Do not try to use Racket’s eval to write the whole interpreter. It will not correctly produce or work with closures, and will thus not provide a general solution.
Be very careful to understand the difference a quote makes. Calling (interp-ce (let ([x (+ 1 2)]) x)) is essentially the same as calling (interp-ce 3), i.e., you are not even running your interpreter. Instead, you want (interp-ce '(let ([x (+ 1 2)]) x))
Make sure you handle cases where various bindings may be empty! Things like (and), (or), (let* () 1), etc… Following Racket’s behavior, (and) evaluates to #t and (or) evaluates to #f.
You may want to call interp-ce on synthetic syntax (not present in the original program). For example, our reference implementation defines let* by interpreting “one let at a time,” and finishing up in the (let () ,body) case. Doing this can avoid a lot of work!
You don’t need to worry about errors unless you want to pass some of the harder bonus tests. If you want to try those, consider using Racket’s with-handlers.
Use foldl to accumulate an environment and bind variables. You will likely need to do this in let*, let, and application (but likely not with apply)
To evaluate a function, evaluate each of its arguments, bind them into variables, and then evaluate the body with the new environment (updated with bindings for each argument).

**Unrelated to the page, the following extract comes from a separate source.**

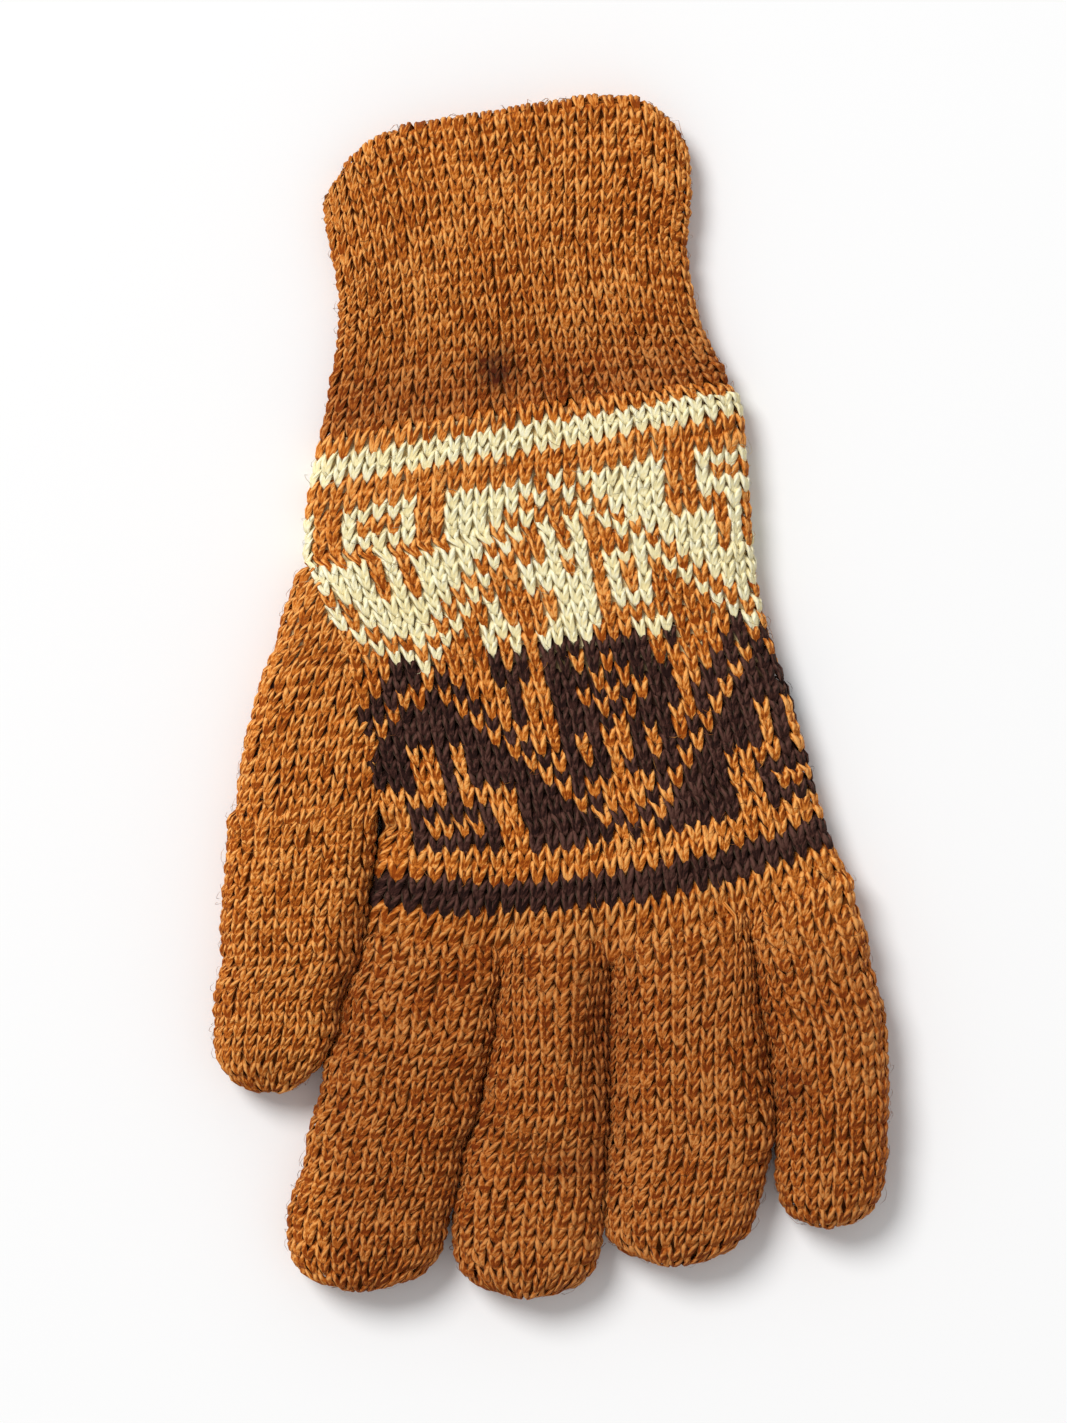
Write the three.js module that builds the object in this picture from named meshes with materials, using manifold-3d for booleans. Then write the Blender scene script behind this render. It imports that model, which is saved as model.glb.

To apply a function, evaluate each of its arguments, and then bind them (as a list) to the necessary variable.
If you support apply: be careful to match the closure’s lambda to determine whether you need to construct a list or bind named arguments.
Be careful to think about the difference between let and let*. At some point, you will need to iterate over the bindings to translate them into values before you create a new environment: in the case of let you need to reference the original environment, in the case of let* you need to accumulate an environment. Both of these can be done with foldl, but some care must be taken to ensure the correct behavior.

Grading

Tests prefixed with public- and server- (excluding bonus) are standard. Tests with bonus in their name (e.g., server-bonus-apply, server-bonus-runtime-error) are extra credit.